Идея не самая лучшая – не потому, что мы не умеем петь, и даже не потому, что мы выглядели бы по-идиотски. Дело в первую очередь в том, что мы едва друг друга слышим, оглохнув от множества взрывов. Мы с Пуричем, может, не настолько, но остальные скорее перекрикиваются, чем переговариваются.

Последние улыбки на лицах. Последние слова перед смертью.
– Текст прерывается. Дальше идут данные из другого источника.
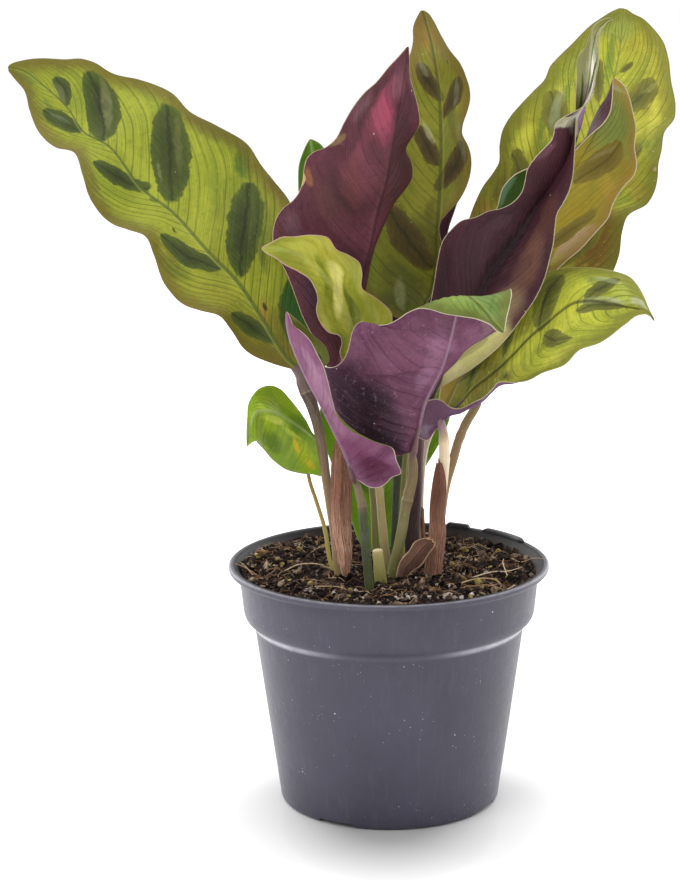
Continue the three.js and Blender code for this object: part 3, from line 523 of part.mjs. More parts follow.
// ---------- the assembly ----------
const plant = new THREE.Group();
function add(name, geometry, color, roughness) {
  const mesh = new THREE.Mesh(geometry, new THREE.MeshStandardMaterial({ color, roughness, metalness: 0 }));
  mesh.name = name;
  plant.add(mesh);
}
add('pot', potGeometry(), POT_GREY, 0.55);
add('soil', soilGeometry(), PEAT, 0.95);
for (const [name, blade] of Object.entries(BLADES)) {
  add(name, shellGeometry(bladeGrid(blade, BLADE_STEPS, BLADE_STEPS_ACROSS, 0.02, 0.985), BLADE_THICKNESS), FINISH[name], 0.45);
}
for (const [name, points] of Object.entries(PETIOLES)) {
  add(name, stemGeometry(points), FINISH[name] ?? OLIVE, 0.5);
}
for (const [name, sheath] of Object.entries(SHEATHS)) {
  add(name, shellGeometry(bladeGrid(sheath, 9, 2, 0.01, 0.97), SHEATH_THICKNESS), DRY_BROWN, 0.85);
}

export default plant;
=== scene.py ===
import bpy, bmesh, json, math
import numpy as np
from mathutils import Matrix, Vector


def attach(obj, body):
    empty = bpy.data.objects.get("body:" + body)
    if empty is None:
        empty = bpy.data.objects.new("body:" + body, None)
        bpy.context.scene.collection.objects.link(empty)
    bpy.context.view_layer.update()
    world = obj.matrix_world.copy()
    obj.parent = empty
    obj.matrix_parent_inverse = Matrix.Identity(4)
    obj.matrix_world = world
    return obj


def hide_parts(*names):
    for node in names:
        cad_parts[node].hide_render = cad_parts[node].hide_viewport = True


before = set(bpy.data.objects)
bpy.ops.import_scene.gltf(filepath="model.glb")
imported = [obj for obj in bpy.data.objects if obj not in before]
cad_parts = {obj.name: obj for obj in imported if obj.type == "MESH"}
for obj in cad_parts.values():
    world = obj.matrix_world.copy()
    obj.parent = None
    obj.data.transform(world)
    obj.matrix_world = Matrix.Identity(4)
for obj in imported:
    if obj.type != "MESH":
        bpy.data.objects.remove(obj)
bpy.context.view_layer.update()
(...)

Мы уже впадаем в оцепенение. Никто не говорит без нужды, чтобы не мешать другим. Лишь Северин постоянно крутит головой, наблюдая за действиями противника. Отряды ждут сигнала, готовые стиснуть кулак на горле врага, задушить нас одним лишь страхом. В голове у меня столь полная пустота, что я просто смотрю на солнечный диск.

 

Пятница, 15 июля, 05.50

Пятница, 15 июля, 05.50

База Дисторсия, пустыня Саладх, Южный Ремарк

База Дисторсия, пустыня Саладх, Южный Ремарк

 

Сержант показывает на часы. Повстанцы, словно заметив его жест, наступают сразу со всех сторон. Их машины вздымают тяжелую округлую тучу пыли. Им нужно еще преодолеть несколько сотен метров, чтобы начать в нас стрелять. Они громко завывают, трубят клаксонами и палят в воздух. Смерть врагам Ремарка.

– Я боюсь, – говорит Паттель. – Кажется, меня сейчас стошнит.
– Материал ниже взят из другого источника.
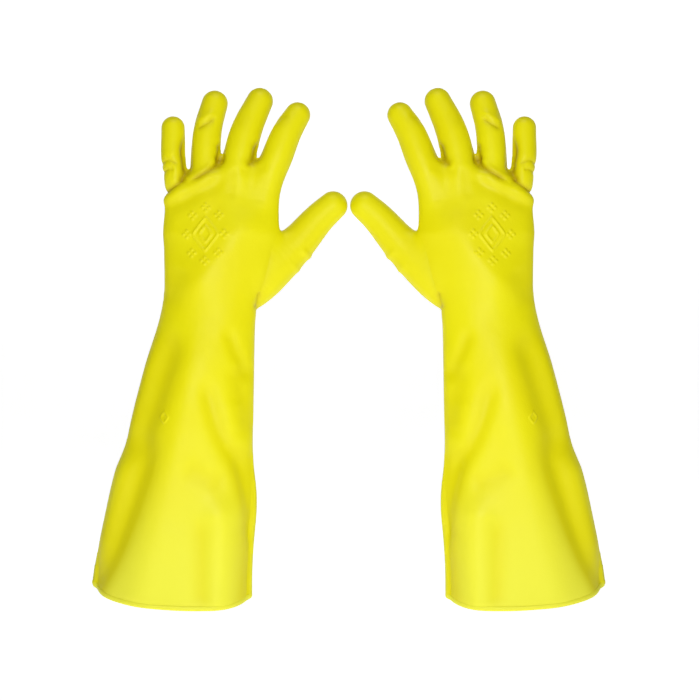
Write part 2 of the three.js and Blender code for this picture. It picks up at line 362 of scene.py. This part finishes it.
# The film's folds: the side they lie on, a line through (across, height) points, height, half
# width, and whether they fade out at each end
FOLDS = [
    # the long valley down the outer side of the sleeve, and the ridges on both sides of it
    ("back", [(8, 216), (-1, 188), (-11, 158), (-22, 126), (-30, 104)], -4.0, 11, 1, 1),
    ("back", [(-6, 212), (-17, 178), (-27, 145), (-36, 114)], 1.6, 5.5, 1, 1),
    ("back", [(-12, 134), (-22.5, 99), (-36, 62), (-49, 32), (-68, 0)], -5.0, 11, 1, 0),
    ("back", [(-33, 114), (-40, 88), (-48, 55), (-60, 8)], 2.8, 7.5, 1, 1),
    ("back", [(28, 222), (18, 172), (9, 130), (-5, 70), (-22, 2)], 2.6, 15, 1, 0),
    # valleys on the thumb's side of the sleeve
    ("back", [(47, 214), (52, 197), (59, 182), (67, 166)], -1.9, 5, 1, 1),
    ("back", [(53, 186), (59, 156), (63, 122)], -1.8, 7, 1, 1),
    ("back", [(29, 174), (35, 147), (44, 122), (55, 105)], -2.3, 6.5, 1, 1),
    ("back", [(49, 120), (58, 103), (63, 85), (67, 64), (70, 32)], -4.8, 8.2, 1, 1),
    ("back", [(52, 156), (55, 128)], 0.8, 9, 1, 1),
    ("back", [(12, 104), (30, 93), (50, 88)], -1.4, 8, 1, 1),
    ("back", [(40, 84), (43, 40), (41, -4)], 4.4, 12, 1, 0),
    ("back", [(80, 62), (77, 26), (75, -8)], -6.0, 17, 1, 0),
    ("back", [(25, 66), (26, 30), (27, 0)], -1.2, 7, 1, 0),
    # the slope across the back of the hand
    ("back", [(70, 312), (58, 292), (43, 270), (27, 250), (6, 226)], 3.4, 17, 1, 1),
    ("back", [(62, 300), (48, 276), (30, 256), (10, 233)], 0.4, 6, 1, 1),
    ("back", [(10, 262), (4, 244), (-6, 230)], -1.0, 9, 1, 1),
    # the strong folds under the ring and little fingers
    ("edge", [(13, 333), (5, 326), (-9, 318.5)], -2.6, 1.9, 1, 0),
    ("flank", [(11, 370), (10.5, 354), (12.5, 342), (11, 334), (5, 327)], -3.2, 3.2, 1, 1),
    ("back", [(37, 354), (34, 343), (28, 337), (19, 333), (8, 328.5)], 1.7, 3.4, 1, 1),
    ("back", [(42, 353), (37, 342), (27, 334.5), (14, 328)], -2.8, 2.6, 1, 1),
    ("flank", [(40, 362), (39.5, 352), (37.5, 344)], -2.0, 2.6, 1, 1),
    ("edge", [(42, 339), (28, 329.5), (12, 322), (-8, 313)], 1.6, 4.2, 1, 0),
    ("back", [(50, 334), (28, 322), (10, 313.5), (-6, 306)], -1.8, 6, 1, 1),
    # the dents beside the fingers' roots
    ("flank", [(71, 364), (69, 353), (66.5, 346), (60, 340)], -2.6, 3.4, 1, 1),
    ("back", [(80, 342), (67, 338), (54, 337)], -0.9, 4, 1, 1),
    ("back", [(50, 342), (49.5, 328), (48, 312)], -1.1, 5.5, 1, 1),
    ("back", [(77, 338), (74, 324), (71, 308)], -0.8, 6, 1, 1),
    # the creases of the fingers
    ("back", [(20, 371.5), (28, 375), (38, 381.5)], -1.6, 2.0, 1, 1),
    ("back", [(19, 376.5), (27, 380.5), (37, 386.5)], 0.9, 2.8, 1, 1),
    ("back", [(50, 375), (57, 380), (65, 385)], -0.6, 5, 1, 1),
    ("back", [(82, 376), (88, 380), (96, 384)], -0.7, 3.4, 1, 1),
    ("edge", [(-10, 342), (-2, 346), (8, 342.5)], -1.1, 1.8, 0, 1),
    ("edge", [(-10, 335), (-2, 338.5), (4, 338)], -1.2, 1.9, 0, 1),
    # the line from the crotch of the thumb to the notch at the wrist
    ("edge", [(70, 233), (76, 252), (83, 282)], -0.6, 3.0, 1, 1),
    ("edge", [(69, 229), (70.5, 234), (72, 242)], -1.6, 1.8, 0, 1),
    ("edge", [(104, 276), (112, 269), (120, 262)], 1.0, 2.6, 1, 0),
    ("edge", [(95, 265), (103, 258), (110, 252)], 0.7, 3.0, 1, 0),
    # the palm: the heel of the thumb, the lines of the hand and the wrist
    ("palm", [(88, 300), (66, 288), (54, 262), (50, 236)], -1.8, 5, 1, 1),
    ("palm", [(92, 276), (78, 262), (68, 246)], 1.5, 11, 1, 1),
    ("palm", [(2, 312), (28, 310), (48, 318), (62, 334)], -1.2, 3.4, 1, 1),
    ("palm", [(6, 280), (30, 290), (56, 300), (84, 306)], -1.1, 3.6, 1, 1),
    ("palm", [(-8, 236), (30, 231), (66, 233)], -1.1, 3.6, 1, 1),
    ("palm", [(48, 214), (30, 170), (24, 120), (8, 60), (2, 8)], 1.8, 13, 1, 0),
    ("palm", [(-4, 200), (-16, 150), (-28, 104), (-42, 50), (-54, 8)], -2.8, 8, 1, 0),
    ("palm", [(60, 198), (48, 150), (52, 106), (62, 60)], -2.2, 7, 1, 1),
]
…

Никто ему не отвечает. Мы смотрим как зачарованные на приближающуюся мощь, которая хочет нас пожрать. Автомобили движутся все быстрее, звуки все громче. Боевики, сидящие на пикапах, уже целятся в нашу сторону, уже нажимают на спуск автоматов. Водители высовывают головы, чтобы получше нас разглядеть.

– Смотрите! – я показываю прямо перед собой. – Начинается!

Войска словно застыли в янтаре.

Теперь уже все мы замечаем, что они движутся крайне медленно. Издаваемые противником звуки становятся басистыми и протяжными, растянутыми до пределов абсурда. Такое впечатление, будто фильм, который мы смотрим, покрылся слоем меда.

Мы видим также первые молнии, которые появляются в замедленном темпе, разворачивают хвосты подобно павлинам и величественно ударяют в землю. Небо обретает болезненно-фиолетовый цвет, а воздух явно сгущается. Все пространство заполняется ревом Зверя.

Размеренный низкий гул, нарастающий с каждой секундой, вибрирует на грани слышимости, собирается в воздухе будто мокрота, размножается, превращается в камень и наконец грохочет с такой силой, что кажется, будто он разнесет нас всех в клочья.

Наши останки сольются с песком, тела раздавит, словно цветы, словно мысли, словно листы бумаги, часы, минуты, секунды, автомобили, снаряды и стены, капли пота и капли бензина, отданные приказы, фонари, окровавленные бинты и дети, вырванные с кожей волосы и огромное пространство. Очертания космоса напоминают одновременно веретено и раковину, ванну, пузырь и бутылку Клейна, печальное лицо любящего Бога. Черный бескрайний океан.